Gaia, the 1 billion star astrometric space mission by ESA (Gaia Collaboration 2016a), set out in late 2013 to revolutionise (among many other fields of astronomy) our understanding of the kinematics, structure, and evolution of our Galaxy. On September 14, 2016, the Gaia consortium published the first Gaia Data release, Gaia DR1 (Gaia Collaboration 2016b), containing the positions and broadband photometry for 1.143 billion objects. Given the short time span of the measurements incorporated into this release (less than 15 months), the separation of parallaxes and proper motions was not possible. Therefore Gaia DR1 in general does not include these quantities with the exception of a small subset of those 2 million stars already present in the Hipparcos (ESA 1997) or Tycho2 catalogues (Høg et al. 2000). Using this data as a first epoch, proper motions and parallaxes could be disentangled, yielding the Tycho Gaia Astrometric Solution (TGAS; Michalik et al. 2015). Thus most astrometry-related projects within the astronomical community might focus on the TGAS data and on preparing for the next Gaia release.

In the meantime, we present a very short-lived yet powerful astrometric catalogue, adding value and scientific use cases to Gaia DR1. It provides proper motions for 583 million objects, i.e. for more than half of the objects for which Gaia DR1 only gives positions. This is achieved by combining data from the PPMXL catalogue (Roeser et al. 2010) and Gaia DR1 positions.

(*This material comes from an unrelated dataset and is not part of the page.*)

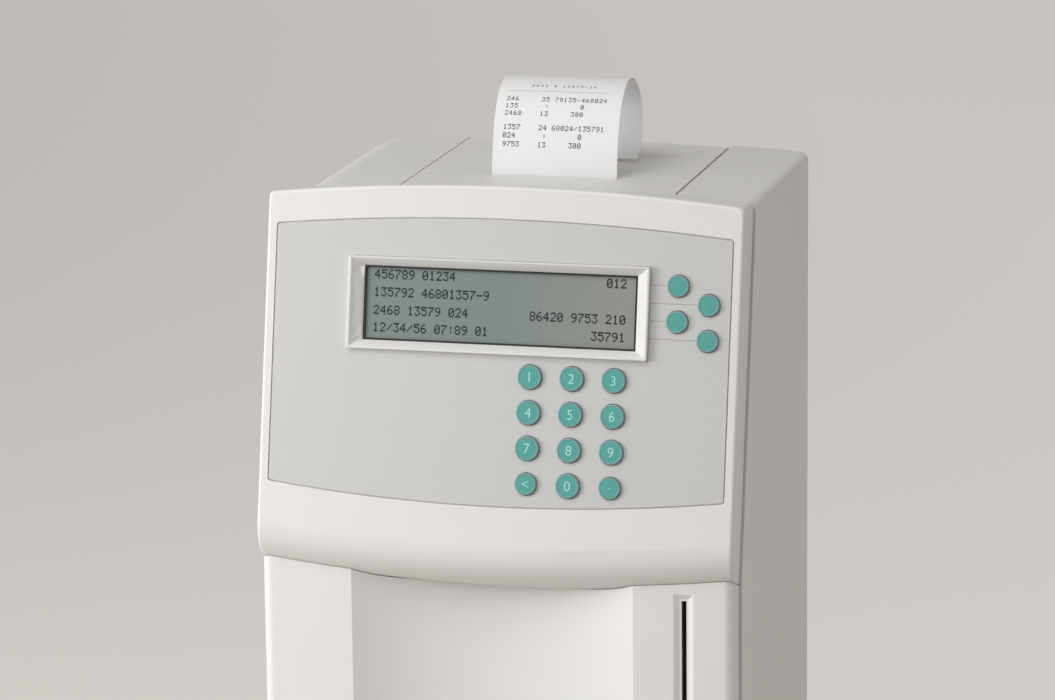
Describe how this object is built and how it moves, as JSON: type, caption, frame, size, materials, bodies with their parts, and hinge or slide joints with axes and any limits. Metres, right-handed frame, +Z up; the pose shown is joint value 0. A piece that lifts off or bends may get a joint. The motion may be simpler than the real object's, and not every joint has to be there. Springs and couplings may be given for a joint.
{
  "type": "platelet function analyzer",
  "caption": "Bench analyser with a tilted display head, keypad, strip printer under a hinged lid, card slot, and an open bay with a turntable for test cartridges.",
  "frame": {"origin": "on the bench, under the middle of the machine's bounding box", "axes": "+X to the viewer's right, the front faces -Y, +Z up"},
  "size_m": [0.2272, 0.182, 0.4787],
  "materials": {
    "casing_plastic": "fine satin moulding",
    "panel_film": "matt printed film",
    "bezel_plastic": "satin moulding",
    "gasket_black": "matt",
    "display_face": "grey-green display",
    "key_teal": "satin key cap",
    "board_green": "circuit board",
    "paper_white": "thermal paper",
    "inner_plastic": "smooth moulding",
    "bright_steel": "bright",
    "grey_metal": "plain sheet",
    "cup_rubber": "soft cup",
    "dark_plastic": "matt moulding"
  },
  "bodies": {
    "machine": {"head_cover": "casing_plastic", "casing": "casing_plastic", "printer_front_strip": "casing_plastic", "lower_front": "casing_plastic", "rear_panel": "casing_plastic", "keypad_overlay": "panel_film", "display_bezel": "bezel_plastic", "display_gasket": "gasket_black", "feet": "gasket_black", "display_module": "display_face", "display_board": "board_green", "keypad_board": "board_green", "main_board": "board_green", "paper_strip": "paper_white", "printer_tub": "inner_plastic", "bay_liner": "inner_plastic", "roll_spindle": "inner_plastic", "cover_hinge_pin": "bright_steel", "case_screws": "bright_steel", "serial_connector": "bright_steel", "platen_motor": "grey_metal", "print_head": "grey_metal", "carousel_motor": "grey_metal", "incubation_block": "grey_metal", "lift_actuator": "grey_metal", "pump_barrel": "grey_metal", "card_reader": "grey_metal", "chassis": "grey_metal", "base_tray": "grey_metal", "power_supply": "grey_metal", "power_inlet": "dark_plastic", "fan_frame": "dark_plastic"},
    "lid": {"printer_cover": "casing_plastic"},
    "platen": {"platen_roller": "gasket_black"},
    "roll": {"paper_roll": "paper_white"},
    "turntable": {"carousel": "inner_plastic", "carousel_spindle": "bright_steel"},
    "suction": {"suction_head": "cup_rubber"},
    "plunger": {"pump_plunger": "bright_steel"},
    "rocker": {"power_rocker": "dark_plastic"},
    "fan": {"fan_rotor": "dark_plastic"},
    "key_0_cap": {"key_0": "key_teal"},
    "key_1_cap": {"key_1": "key_teal"},
    "key_2_cap": {"key_2": "key_teal"},
    "key_3_cap": {"key_3": "key_teal"},
    "key_4_cap": {"key_4": "key_teal"},
    "key_5_cap": {"key_5": "key_teal"},
    "key_6_cap": {"key_6": "key_teal"},
    "key_7_cap": {"key_7": "key_teal"},
    "key_8_cap": {"key_8": "key_teal"},
    "key_9_cap": {"key_9": "key_teal"},
    "key_back_cap": {"key_back": "key_teal"},
    "key_point_cap": {"key_point": "key_teal"},
    "soft_key_1_cap": {"soft_key_1": "key_teal"},
    "soft_key_2_cap": {"soft_key_2": "key_teal"},
    "soft_key_3_cap": {"soft_key_3": "key_teal"},
    "soft_key_4_cap": {"soft_key_4": "key_teal"}
  },
  "joints": [
    {"name": "key_0_press", "type": "slide", "parent": "machine", "child": "key_0_cap", "axis": [0, 0.9799, -0.1994], "range_m": [0, 0.001], "stiffness_N_per_m": 300, "springref_m": -0.0005},
    {"name": "key_1_press", "type": "slide", "parent": "machine", "child": "key_1_cap", "axis": [0, 0.9799, -0.1994], "range_m": [0, 0.001], "stiffness_N_per_m": 300, "springref_m": -0.0005},
    {"name": "key_2_press", "type": "slide", "parent": "machine", "child": "key_2_cap", "axis": [0, 0.9799, -0.1994], "range_m": [0, 0.001], "stiffness_N_per_m": 300, "springref_m": -0.0005},
    {"name": "key_3_press", "type": "slide", "parent": "machine", "child": "key_3_cap", "axis": [0, 0.9799, -0.1994], "range_m": [0, 0.001], "stiffness_N_per_m": 300, "springref_m": -0.0005},
    {"name": "key_4_press", "type": "slide", "parent": "machine", "child": "key_4_cap", "axis": [0, 0.9799, -0.1994], "range_m": [0, 0.001], "stiffness_N_per_m": 300, "springref_m": -0.0005},
    {"name": "key_5_press", "type": "slide", "parent": "machine", "child": "key_5_cap", "axis": [0, 0.9799, -0.1994], "range_m": [0, 0.001], "stiffness_N_per_m": 300, "springref_m": -0.0005},
    {"name": "key_6_press", "type": "slide", "parent": "machine", "child": "key_6_cap", "axis": [0, 0.9799, -0.1994], "range_m": [0, 0.001], "stiffness_N_per_m": 300, "springref_m": -0.0005},
    {"name": "key_7_press", "type": "slide", "parent": "machine", "child": "key_7_cap", "axis": [0, 0.9799, -0.1994], "range_m": [0, 0.001], "stiffness_N_per_m": 300, "springref_m": -0.0005},
    {"name": "key_8_press", "type": "slide", "parent": "machine", "child": "key_8_cap", "axis": [0, 0.9799, -0.1994], "range_m": [0, 0.001], "stiffness_N_per_m": 300, "springref_m": -0.0005},
    {"name": "key_9_press", "type": "slide", "parent": "machine", "child": "key_9_cap", "axis": [0, 0.9799, -0.1994], "range_m": [0, 0.001], "stiffness_N_per_m": 300, "springref_m": -0.0005},
    {"name": "key_back_press", "type": "slide", "parent": "machine", "child": "key_back_cap", "axis": [0, 0.9799, -0.1994], "range_m": [0, 0.001], "stiffness_N_per_m": 300, "springref_m": -0.0005},
    {"name": "key_point_press", "type": "slide", "parent": "machine", "child": "key_point_cap", "axis": [0, 0.9799, -0.1994], "range_m": [0, 0.001], "stiffness_N_per_m": 300, "springref_m": -0.0005},
    {"name": "soft_key_1_press", "type": "slide", "parent": "machine", "child": "soft_key_1_cap", "axis": [0, 0.9799, -0.1994], "range_m": [0, 0.001], "stiffness_N_per_m": 300, "springref_m": -0.0005},
    {"name": "soft_key_2_press", "type": "slide", "parent": "machine", "child": "soft_key_2_cap", "axis": [0, 0.9799, -0.1994], "range_m": [0, 0.001], "stiffness_N_per_m": 300, "springref_m": -0.0005},
    {"name": "soft_key_3_press", "type": "slide", "parent": "machine", "child": "soft_key_3_cap", "axis": [0, 0.9799, -0.1994], "range_m": [0, 0.001], "stiffness_N_per_m": 300, "springref_m": -0.0005},
    {"name": "soft_key_4_press", "type": "slide", "parent": "machine", "child": "soft_key_4_cap", "axis": [0, 0.9799, -0.1994], "range_m": [0, 0.001], "stiffness_N_per_m": 300, "springref_m": -0.0005},
    {"name": "printer_cover_hinge", "type": "hinge", "parent": "machine", "child": "lid", "pos_m": [0.011, 0.085, 0.43002], "axis": [-1, 0, 0], "range_deg": [0, 80], "deforming": ["paper_strip"]},
    {"name": "platen_turn", "type": "hinge", "parent": "machine", "child": "platen", "pos_m": [0.012, -0.007, 0.417], "axis": [1, 0, 0], "continuous": true},
    {"name": "paper_roll_turn", "type": "hinge", "parent": "machine", "child": "roll", "pos_m": [0.012, 0.042, 0.399], "axis": [1, 0, 0], "continuous": true},
    {"name": "turntable_turn", "type": "hinge", "parent": "machine", "child": "turntable", "pos_m": [0, -0.024, 0.109], "axis": [0, 0, 1], "continuous": true},
    {"name": "suction_head_lower", "type": "slide", "parent": "machine", "child": "suction", "axis": [0, 0, -1], "range_m": [0, 0.014]},
    {"name": "pump_plunger_push", "type": "slide", "parent": "machine", "child": "plunger", "axis": [1, 0, 0], "range_m": [0, 0.03]},
    {"name": "power_rocker_tip", "type": "hinge", "parent": "machine", "child": "rocker", "pos_m": [0.07, 0.0848, 0.073], "axis": [1, 0, 0], "range_deg": [0, 14]},
    {"name": "fan_spin", "type": "hinge", "parent": "machine", "child": "fan", "pos_m": [-0.05, 0.0772, 0.33], "axis": [0, 1, 0], "continuous": true}
  ],
  "couplings": [
    {"joint": "paper_roll_turn", "follows": "platen_turn", "ratio": -0.3}
  ]
}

Named Hot Stuff for One Year (HSOY), highlighting its short-lived nature, we intend to partly fill the gap in time between the ultra-precise positions of DR1 and the ultra-precise full five parameter astrometry of DR2.

Until HSOY is superseded by Gaia DR2, this catalogue presents the best set of proper motions in existence in the magnitude range fainter than TGAS to G = 20 mag and is a valuable base for studies of stellar kinematics.

Section 2 describes the assembly of this catalogue and its input data and gives the overall characteristics of this catalogue. In Sect. 3 we demonstrate the improvement of the precision of proper motions of HSOY with respect to current entirely ground-based values with two science case examples.

2. Presenting HSOY

2.1. Construction and stellar content of HSOY

The HSOY catalogue was constructed with the method previously used to assemble the PPMXL catalogue (Roeser et al. 2010), which itself now forms one of the input datasets for HSOY. The input data for PPMXL were the 2MASS (Skrutskie et al. 2006) and USNO-B1.0 catalogues (Monet et al. 2003), and the input data for HSOY were PPMXL and Gaia DR1. The procedure of construction, described in detail in Roeser et al. (2010), involves cross matches between the datasets and a weighted least-squares fit to derive positions and proper motions.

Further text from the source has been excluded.